This is an excerpt from Safe Dance Practice by Edel Quin,Sonia Rafferty & Charlotte Tomlinson.
The purpose of a cool-down is to gradually return the body to its normal functioning; again the key word here is ‘gradually’. Often the progressive intensity of a dance session means the highest physical intensity occurs at the end, which results in the dancer experiencing a high rate of blood flow around the body and a fast (sometimes near maximum) heart rate, with the metabolism and the nervous system in a heightened state of activity (see chapter 6 for more regarding the preferred versus the common intensities of session progression). To suddenly cease activity at this point is akin to slamming on the car brakes when you had been motoring along at full speed. Theory suggests that an effective cool-down can reduce injuries, in particular delayed-onset muscle soreness or DOMS (Harris & Elbourne, 2002; Laws, Marsh, & Wyon, 2006; Cheung, Hume, & Maxwell, 2003; Olsen, Sjøhaug, van Beekvelt, & Mork, 2012), and can promote enhanced performance for subsequent bouts of activity (Hindle et al., 2012; Rey, Lago-Peñas, Casáis, & Lago-Ballesteros, 2012). A focused cool-down is also thought to relieve any mental tension that may have built up during the dance session (Alter, 2004).

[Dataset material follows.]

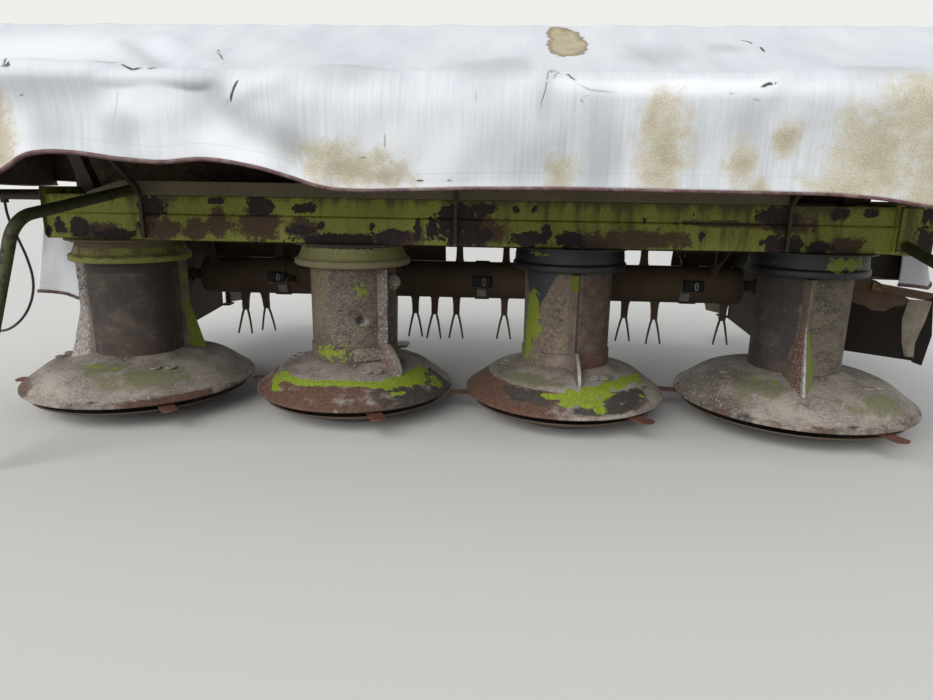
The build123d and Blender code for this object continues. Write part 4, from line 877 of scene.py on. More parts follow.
KICKER = (
    (0.134, 0.185), (0.236, 0.15), (0.239, 0.172), (0.226, 0.2), (0.204, 0.226), (0.18, 0.244),
    (0.134, 0.244),
)
for (number, rib_azimuth, banded), x in zip(DRUM_KINDS, DRUM_X):
    heights = np.linspace(BARREL_TOP, BARREL_BASE, 62)
    sides = 180
    turn = np.linspace(0, 360, sides, endpoint=False)
    wall = BARREL_R - 0.0007 * (1 + waves(turn[None] / 60, heights[:, None] * 8, 0.6, 3, number)) / 2
    if banded:
        step = np.clip((0.2325 - heights[:, None]) / 0.002, 0, 1)
        wall = wall + 0.004 * step
    if number == 2:
        hit = ((turn[None] - 291) / 5.5) ** 2 + ((heights[:, None] - 0.318) / 0.013) ** 2
        wall = wall - 0.012 * np.exp(-hit)
    angle = np.radians(turn)
    barrel_points = np.stack(
        [x + wall * np.cos(angle), wall * np.sin(angle), np.broadcast_to(heights[:, None], wall.shape)], -1
    )
    top = turned_part(
        [(BARREL_R, 0.52), (0.04, 0.52), (0.04, 0.5555), (0, 0.5555)], (x, 0, 0), sides=sides,
    )
    bottom = turned_part([(0, BARREL_BASE), (BARREL_R + 0.004 * banded, BARREL_BASE)], (x, 0, 0), sides=sides)
    parts = [(barrel_points, quads(len(heights), sides, False, True), 0), top, bottom]
    for azimuth in (rib_azimuth, rib_azimuth + 180):
        parts += angle_rib(x, azimuth, *FEET.get(number, ()))
        if banded:
            shift = -3 if number == 2 else 2
            parts += radial_plate(x, azimuth + shift, KICKER, 0.01, (1, 2, 3, 4))
            around = np.linspace(azimuth - 40, azimuth + shift, 12)
            plate_z, plate_r = (0.191, 0.231), (0.1405, 0.1475)
            grid = np.array([(plate_r[i], plate_z[j]) for i, j in ((0, 0), (1, 0), (1, 1), (0, 1))])
            parts += capped(at_azimuth(x, around[:, None], grid[None, :, 0], 0.0, grid[None, :, 1]), 1)
    if number == 2:
        lug = [(0, 0.008), (0.022, 0.008), (0.025, 0.005), (0.025, -0.008), (0, -0.008)]
        parts.append(turned_part(lug, (x + 0.137, -0.058, 0.432), (0.15, -1, 0), 28, 0, 1))
    looks = drum_fields(barrel_looks[number], number)
    rib_fields = drum_fields(rib_looks[number], number)

    def on_barrel(key, number=number, looks=looks, rib_fields=rib_fields):
        """The barrel's look inside its own wall, and the ribs' look outside it."""
        wall_look, rib_look = looks[key], rib_fields.get(key)
        if rib_look is None:
            return wall_look
        return lambda p: np.where(round_drum(p, number)[1] > BARREL_R + 0.006, rib_look(p), wall_look(p))

    piece(
        f"drum_{number}_barrel_steel",
        parts,
        [barrel_steel, rib_steel, worn_bright],
        f"drum_{number}",
        [f"drum_{number}_barrel"],
        "rusted_steel",
        {key: on_barrel(key) for key in looks},
        sharp=35,
    )

# Cutting discs: pressed steel cones with a steep skirt, bolted under the barrels.
# Their tops are grey-brown and worn by crop, the skirts are dark red with rust, and lime paint is left in the
# crease.
DISC_R = (0.364, 0.322, 0.322, 0.364)
CREASE_INSET = 0.087
disc_steel = aged(
    "crop_worn_disc_steel", ("#A99F95", "#665C54", "#CAC1B7"), 0.045, 0.0032, 0.74,
    patches=[
        ("red", "#543B31", "#6E5140", 0.014, 0.55, 0.25, 0.8, 0.0002),
        ("dark", "#3A3431", "#4F463F", 0.016, 0.6, 0.2, 0.7, 0.0),
        ("moss", "#86826A", "#76724F", 0.016, 0.8, 0.3, 0.8, 0.0),
        ("lime", "#96A82B", "#74842A", 0.009, 0.62, 0.06, 0.65, 0.0002),
        ("pale", "#BBB1A6", "#9A9085", 0.004, 0.5, 0.25, 0.7, 0.0),
    ],
    rise=0.0009, coords="polar",
)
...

Regardless of dance situation (class, rehearsal, competition or performance), cooling down appears less popular than warming up (Laws, 2005; Koutedakis, Pacy, Carson, & Dick, 1997). Perhaps this is in part due to the limited amount of research that has been conducted on the benefits of cooling down and to the somewhat contradictory nature of the findings. Many of the research papers have focused solely on the stretching aspect of a cool-down. A 2002 systematic literature review noted that stretching after activity reduced muscular soreness for up to 72 hours after activity, although the authors comment that, due to a small effect size, these findings might not be strong enough to promote practical application (Herbert & Gabriel, 2002). A more recent review reported a literature consensus that static stretching post exercise can reduce muscle soreness for 24 hours after the activity (Herbert, de Noronha, & Kamper, 2011). However, stretching is only one component of the cool-down. Other research has examined the positive effects of including an active element (e.g., a pulse reducer) to the cool-down, reporting beneficial outcomes for subsequent power activities (Rey et al., 2012).
Review papers continue to note that the effectiveness of a cool-down, as with warm-up, appears to depend on the intensity, duration and relative dynamic or static nature of the content, the order in which the sections are conducted, as well as the specificity of the cool-down content to the activity that has just been experienced (Herbert et al., 2011; Rey et al., 2012). Despite such inconclusive recommendations, a statistical relationship can be seen between injury rate and cool-down: For example, dancers who cool down after their sessions report lower injury rates (Laws, 2005; Malliou et al., 2007). These findings support common theories that propose that effective cooling down can bring multiple physiological, neurological and psychological benefits that promote reduced injury risk and enhanced performance.
In order to effectively recover from strenuous dance activity, dancers and teachers must understand the physiological demands that the dance session has just targeted. Therefore, when choosing the specific focus of the cool-down, they should consider the type, level of intensity and duration of the activity that has just taken place (for more on these aspects, see chapter 4). For example, an Irish dance class has quite a high physical intensity, and predominantly targets activation of the calf (gastrocnemius and soleus) muscle group. It also subjects the lower limb joints to repetitive impacts. In planning the cool-down, Irish dance teachers must consider how to counteract these actions in order to effectively balance out or neutralise the accumulative effects of the activity on the dancing body. However, similar to warming up, before considering such specificity, dance leaders must be aware of the general principles of cooling down. These principles include reducing the pulse rate, easing out the joints and stretching the muscles. Once teachers have understood these ideas, they can and should adapt the principles as the need arises.
A dancer engaging in static stretching as part of her cool-down after class. This is after she has completed the pulse reducer and joint easing sections.
Example of Active-Static Stretching
Breathe in, breathe out and commence a stretch with control and attention, moving deeper into the position until the initial point of stretch sensation but not pain. Hold the position, mindfully relaxing any unnecessary tension, for around 10 seconds. Breathe in again. On the out breath, work to gently increase the stretch. Again hold this position for up to 10 seconds. If possible, gently increase the stretch once more on a third breath in and out. Using anatomical imagery can support an increase in ROM, especially if flexibility is currently restricted. Visualise making space in the joints and releasing the muscle fibres, even if no actual movement or increase in ROM is possible. Combining imagery with the breath helps reduce unnecessary muscular tension. Imagine increasing ROM and muscular length for the full duration of the stretch, even if you are not able to achieve any additional movement. Finish the stretch by maintaining the final position for approximately 20 seconds, and then gently ease the body out of the position.